Advances in Measuring and Modeling
Recent developments in spectroscopy, computational chemistry, and calorimetry have enhanced the precision of bond energy and enthalpy measurements. Quantum chemical calculations now allow scientists to predict bond dissociation energies with remarkable accuracy, accounting for electronic structure and molecular geometry.
Computational Chemistry and Predictive Modeling
Ab initio and density functional theory (DFT) methods simulate molecular behavior, offering detailed insights into bond strengths and enthalpy changes without extensive laboratory experiments. These tools facilitate the design of new molecules and materials with tailored properties.
Calorimetric Techniques
Modern calorimeters provide high-resolution measurements of heat flow during reactions, enabling accurate determination of enthalpy changes even for fast or complex processes. Isothermal titration calorimetry (ITC) and differential scanning calorimetry (DSC) are commonly employed techniques in biochemical and materials research.
Challenges and Considerations
Despite advances, certain challenges persist in the application of bond energy and enthalpy concepts.
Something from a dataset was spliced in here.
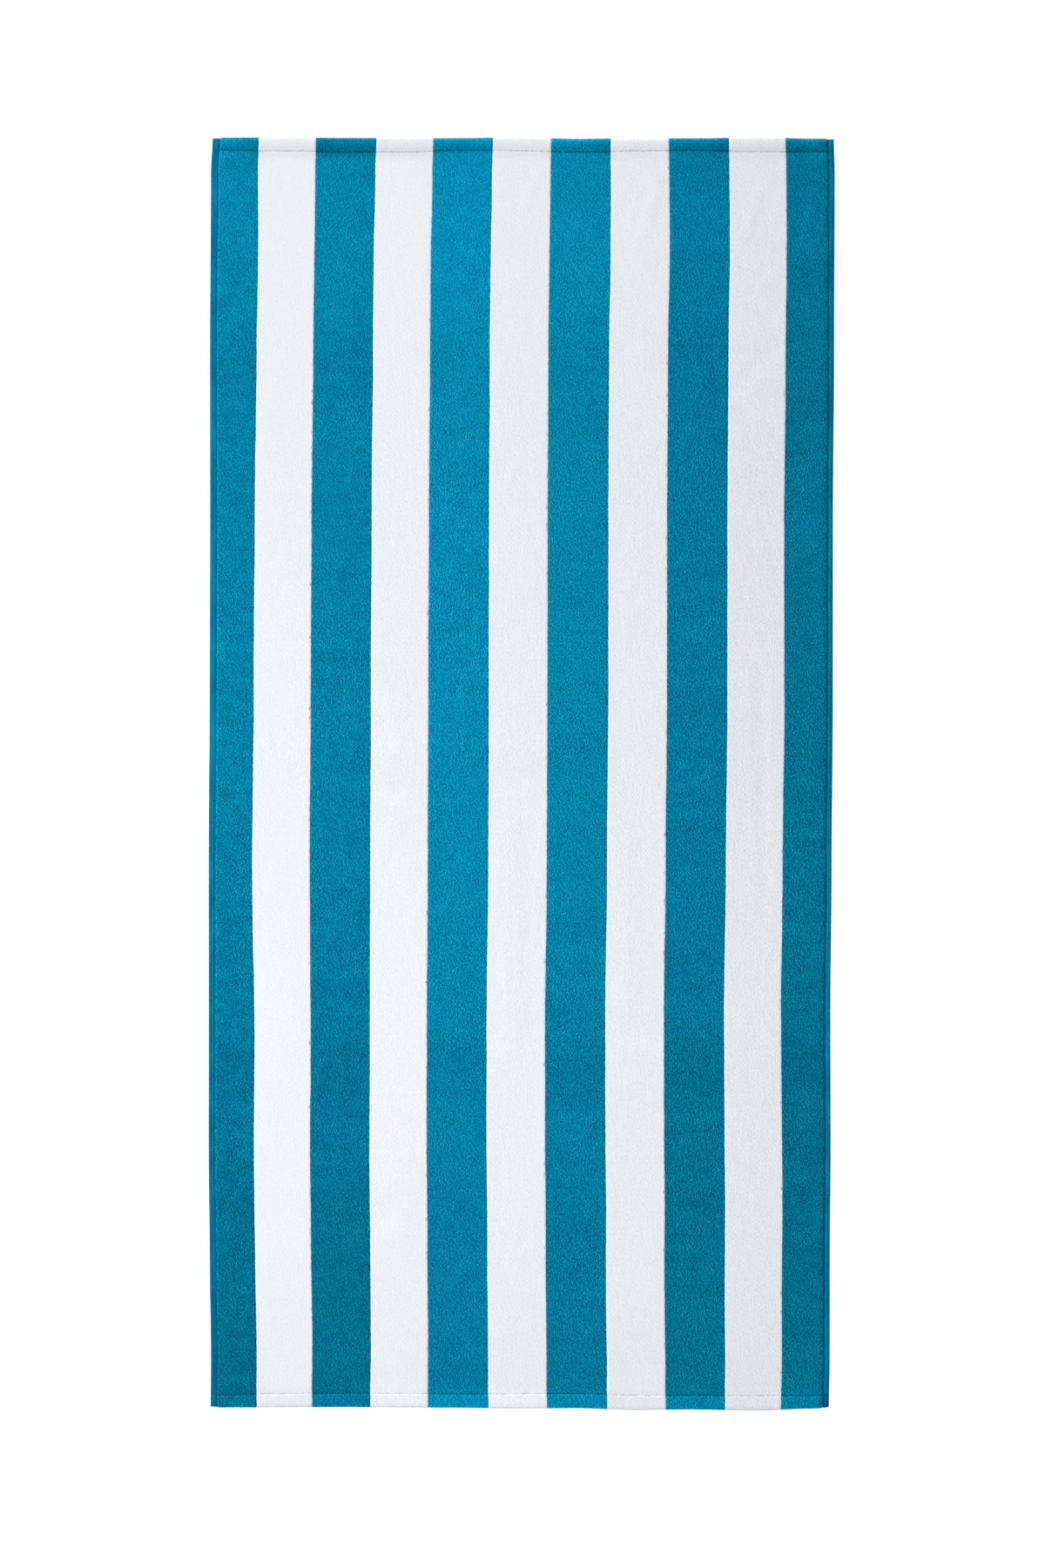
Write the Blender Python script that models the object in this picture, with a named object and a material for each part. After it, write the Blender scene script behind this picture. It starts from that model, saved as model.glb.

The heterogeneity of chemical environments and the influence of temperature, pressure, and phase changes complicate straightforward interpretations.
- Temperature Dependence: Both bond energies and enthalpy values can vary with temperature, requiring corrections for precise calculations.
- Phase Effects: Changes in physical state (e.g., solid to liquid) contribute to enthalpy changes but are not directly related to bond energies.
- Reaction Complexity: Multistep reactions involve intermediate species and transient bonds, complicating energy accounting.
Addressing these factors demands a combination of experimental rigor and theoretical modeling to achieve comprehensive understanding.
The interrelationship between bond energy and enthalpy remains a cornerstone of chemical thermodynamics and kinetics. Through continued research and technological progress, the precision and applicability of these concepts will likely expand, driving innovations in chemistry, materials science, and energy technology.